The problem is that I'm not using threads at all. This is the code:

def item_to_dict(item):
    item_dict = {}
    for key in item:
            value = item[key]
            # fix encoding 
            if isinstance(value, unicode):
                    value = value.encode('utf-8')
            item_dict[key] = [value]
    return item_dict

def load_classifier(filter_name):
        clf = joblib.load(os.path.join(CLASSIFIERS_PATH, filter_name, 'random_forest.100k.' + filter_name.lower() +  '.pkl'))
        return clf

@api_view(['POST'])
 def classify_item(request):
    """
    Classify item
    """
    if request.method == 'POST':
            serializer = ItemSerializer(data=request.data['item'])
            if serializer.is_valid():
                    # get item and filter_name
                    item = serializer.data
                    filter_name = request.data['filter']

                    item_dict = item_to_dict(item)

                    clf = load_classifier(filter_name)

                    # score item
                    y_pred = clf.predict_proba(pd.DataFrame(item_dict))
                    item_score = y_pred[0][1]

                    # create and save classification
                    classification = Classification(classifier_name=filter_name,score=item_score,item_id=item['_id'])
                    classification_serializer = ClassificationSerializer(classification)
                    return Response(classification_serializer.data, status=status.HTTP_201_CREATED)
            else:
                    return Response(serializer.errors, status=status.HTTP_400_BAD_REQUEST)

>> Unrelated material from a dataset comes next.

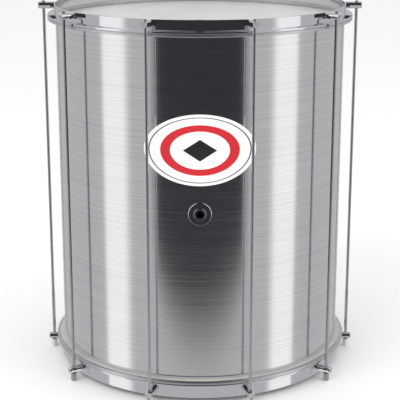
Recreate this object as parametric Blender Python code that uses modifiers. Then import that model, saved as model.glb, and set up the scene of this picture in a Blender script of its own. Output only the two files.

I'm able to print out the "clf" and "item_dict" variables and everything seems ok. The error raises when I call the method "predict_proba" of the classifier. One important thing to add is that I don't recieve the error when I run the server and send the post method for the first time.

Here's the full traceback:

File "/home/cristian/env/local/lib/python2.7/site-packages/django/core/handlers/base.py" in get_response
line 111.                     response = wrapped_callback(request, *callback_args, **callback_kwargs)
File "/home/cristian/env/local/lib/python2.7/site-packages/django/views/decorators/csrf.py" in wrapped_view
line 57.         return view_func(*args, **kwargs)
File "/home/cristian/env/local/lib/python2.7/site-packages/django/views/generic/base.py" in view
line 69.             return self.dispatch(request, *args, **kwargs)
File "/home/cristian/env/local/lib/python2.7/site-packages/rest_framework/views.py" in dispatch
line 452.             response = self.handle_exception(exc)
File "/home/cristian/env/local/lib/python2.7/site-packages/rest_framework/views.py" in dispatch
line 449.             response = handler(request, *args, **kwargs)
File "/home/cristian/env/local/lib/python2.7/site-packages/rest_framework/decorators.py" in handler
line 50.             return func(*args, **kwargs)
File "/home/cristian/filters/classifiers/views.py" in classify_item
line 70.             y_pred = clf.predict_proba(pd.DataFrame(item_dict))
File "/home/cristian/env/local/lib/python2.7/site-packages/sklearn/pipeline.py" in predict_proba
line 159.         return self.steps[-1][-1].predict_proba(Xt)
File "/home/cristian/env/local/lib/python2.7/site-packages/sklearn/ensemble/forest.py" in predict_proba
line 468.             for i in range(n_jobs))
File "/home/cristian/env/local/lib/python2.7/site-packages/sklearn/externals/joblib/parallel.py" in __call__
line 568.             self._pool = ThreadPool(n_jobs)
File "/usr/lib/python2.7/multiprocessing/pool.py" in __init__
line 685.         Pool.__init__(self, processes, initializer, initargs)
File "/usr/lib/python2.7/multiprocessing/pool.py" in __init__
line 136.         self._repopulate_pool()
File "/usr/lib/python2.7/multiprocessing/pool.py" in _repopulate_pool
line 199.             w.start()
File "/usr/lib/python2.7/multiprocessing/dummy/__init__.py" in start
line 73.         self._parent._children[self] = None

Exception Type: AttributeError at /items/
Exception Value: 'Thread' object has no attribute '_children'
2
Please include the full traceback for us to be able to understand the root cause of your problem.ogrisel

2 Answers

0
votes

As a workaround, you can disable the threading at prediction time with:

clf = load_classifier(filter_name)
clf.set_params(n_jobs=1)
y_pred = clf.predict_proba(pd.DataFrame(item_dict))

Also note, calling load_classifier at each request might be expensive it actually loads the model from the disk.

You can pass mmap_mode='r' to joblib.load to memory map the data from the disk. It will make it possible to load the model only once even if you have concurrent requests accessing the same model parameters concurrently (both with different threads and different Python processes if you use something like gunicorn).

0
votes

It looks like that problem was fixed from Python 2.7.5. It was basically a bug in multiprocessing.